--- Start Data block ---

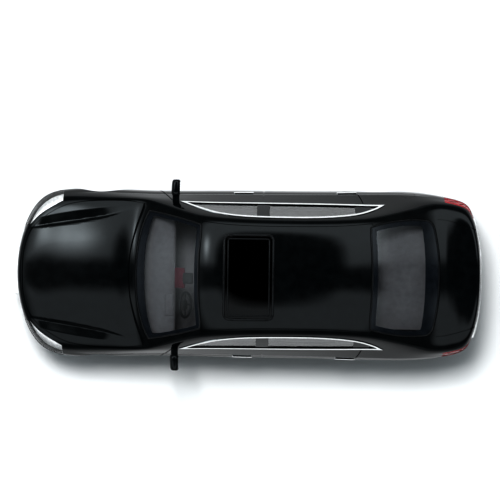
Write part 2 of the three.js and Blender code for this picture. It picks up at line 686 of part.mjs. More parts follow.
function add(name, solid, finishName, place = () => {}) {
  const mesh = new THREE.Mesh(toGeometry(solid), new THREE.MeshStandardMaterial(FINISHES[finishName]));
  mesh.name = name;
  place(mesh);
  car.add(mesh);
}

// ---- assembly -------------------------------------------------------------------------------
add("body_shell", bodyShell(), "blackPaint");
add("chassis_base", chassisBase(), "blackPlastic");
add("interior_tub", interiorTub(), "greyPlastic");
add("dashboard", dashboard(), "greyPlastic");
add("steering_wheel", steeringWheel(), "blackPlastic", (mesh) => {
  mesh.rotation.set(0, THREE.MathUtils.degToRad(65), 0);
  mesh.position.set(-10.9, -5.3, 14.0);
});
add("rear_seat", rearSeat(), "seatPlastic", (mesh) => {
  mesh.position.set(0, 0, SEAT_BASE);
});
add("windscreen", pane(openings.windscreen), "clear");
add("rear_window", pane(openings.rearWindow), "clear");
add("sunroof_panel", sunroofPanel(), "sunroofGlass");
add("sunroof_seal", sunroofSeal(), "blackPlastic");
add("grille_insert", slattedInsert(openings.grille, 9, 1.6), "chrome");
add("lower_intake_grille", slattedInsert(openings.lowerIntake, 3, 4.5), "blackPlastic");
add("rear_diffuser", rearDiffuser(), "blackPlastic");
add("boot_trim_strip", bootTrimStrip(), "chrome");
add("number_plate_front", numberPlate(-1, 5.75), "plate");
add("number_plate_rear", numberPlate(1, 8.6), "plate");
add("rear_view_mirror", rearViewMirror(), "blackPlastic");

for (const [label, side] of Object.entries(SIDES)) {
  add(`front_seat_${label}`, frontSeat(), "seatPlastic", (mesh) => {
    mesh.position.set(-3.2, side * 5.2, SEAT_BASE);
  });
  add(`side_glass_${label}`, sideGlass(side), "clear");
  add(`window_trim_${label}`, windowTrim(side), "chrome");
  add(`headlamp_lens_${label}`, headlampLens(side), "clear");
  add(`headlamp_reflector_${label}`, headlampReflector(side), "chrome");
  add(`tail_lamp_${label}`, tailLamp(side), "redLens");
  add(`mirror_${label}`, mirrorHousing(side), "blackPaint");
  add(`mirror_glass_${label}`, mirrorGlass(side), "chrome");
  add(`exhaust_tip_${label}`, exhaustTip(side), "chrome");
}

for (const [end, x] of Object.entries(AXLES)) {
  add(`${end}_axle_pin`, axlePin(x), "steel");
  add(`chassis_screw_${end}`, chassisScrew(SCREWS[end]), "steel");
  for (const [label, side] of Object.entries(SIDES)) {
    const place = (mesh) => {
      mesh.position.set(x, side * TYRE.centreY, TYRE.radius);
      mesh.rotation.z = side > 0 ? 0 : Math.PI;
    };
    add(`${end}_wheel_${label}`, wheel(), "alloy", place);
    add(`${end}_tyre_${label}`, tyre(), "tyre", place);
  }
}

export default car;
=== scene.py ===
"""Looks of the 1:64 diecast saloon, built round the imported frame.

Shapes are worked out in millimetres in the row frame (+X rear, +Y the car's right, +Z up) and
turned into metres when a piece is finished.
"""
import math

import bmesh
import bpy
import numpy as np
from mathutils import Matrix, Vector
from mathutils.bvhtree import BVHTree
from mathutils.interpolate import poly_3d_calc


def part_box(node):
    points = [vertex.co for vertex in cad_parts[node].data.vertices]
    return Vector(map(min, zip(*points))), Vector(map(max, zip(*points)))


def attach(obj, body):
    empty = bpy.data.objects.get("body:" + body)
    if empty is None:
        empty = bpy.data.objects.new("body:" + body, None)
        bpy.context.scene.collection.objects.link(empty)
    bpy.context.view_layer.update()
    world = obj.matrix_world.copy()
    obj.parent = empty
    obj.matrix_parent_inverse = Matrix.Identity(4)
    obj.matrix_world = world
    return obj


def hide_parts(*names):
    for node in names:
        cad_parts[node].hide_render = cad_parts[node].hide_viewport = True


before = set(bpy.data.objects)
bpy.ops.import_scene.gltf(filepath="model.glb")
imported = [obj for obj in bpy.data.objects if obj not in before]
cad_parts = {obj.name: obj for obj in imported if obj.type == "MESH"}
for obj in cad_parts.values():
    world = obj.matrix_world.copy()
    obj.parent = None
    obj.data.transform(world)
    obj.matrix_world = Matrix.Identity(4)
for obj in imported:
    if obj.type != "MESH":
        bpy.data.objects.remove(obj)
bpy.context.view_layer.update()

MM = 0.001


def node_box(node):
    """Low and high corner of a CAD node, in millimetres."""
    low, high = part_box(node)
    return Vector(low) / MM, Vector(high) / MM


# ---- body skin: the same control net as the casting -------------------------------------------
STATION_X = [-32.6, -29, -25, -21.6, -18.2, -16.5, -12.6, -9, -6, 0, 7, 14, 18.6, 21.4,
             25, 29, 32, 34.4, 36.5]
HALF_WIDTH = [14.75, 14.95, 14.95, 14.8, 14.7, 14.65, 14.65, 14.7, 14.75, 14.8, 14.8, 14.85,
              14.9, 14.95, 15.0, 14.9, 14.5, 14.05, 13.6]
CENTRE_X = [-32.6, -29, -25.5, -22.8, -20.2, -19.0, -14.6, -9.2, -6.1, 0, 7, 14, 18.4, 21.6,
            25.6, 29.8, 33.0, 34.9, 36.5]
CENTRE_Z = [14.0, 14.75, 15.35, 15.7, 15.85, 16.3, 18.9, 21.95, 22.75, 23.2, 23.2, 22.85,
            22.3, 21.65, 20.05, 18.35, 17.2, 17.05, 17.0]
WRAP_ANGLES = [math.radians(a) for a in (0, 18, 36, 54, 72)]
NOSE_POWER = 0.85
TAIL_POWER_X = 0.77
TAIL_POWER_Y = 0.91
SILL_LINE = 11


def net_line(nose, tail, y, z, x=None):
    x = STATION_X if x is None else x
    line = []
    for angle in WRAP_ANGLES:
        back = 1 - math.cos(angle) ** NOSE_POWER
        line.append((nose[0] + (x[0] - nose[0]) * back, y[0] * math.sin(angle),
                     nose[1] + (z[0] - nose[1]) * back))
    line += list(zip(x, y, z))
    for angle in reversed(WRAP_ANGLES):
        back = 1 - math.cos(angle) ** TAIL_POWER_X
        line.append((tail[0] + (x[-1] - tail[0]) * back, y[-1] * math.sin(angle) ** TAIL_POWER_Y,
                     tail[1] + (z[-1] - tail[1]) * back))
    return line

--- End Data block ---

Problem to work on
Filter lines by "objects" and return each hit.

Full solution
    empty = bpy.data.objects.get("body:" + body)
        empty = bpy.data.objects.new("body:" + body, None)
        bpy.context.scene.collection.objects.link(empty)
before = set(bpy.data.objects)
imported = [obj for obj in bpy.data.objects if obj not in before]
        bpy.data.objects.remove(obj)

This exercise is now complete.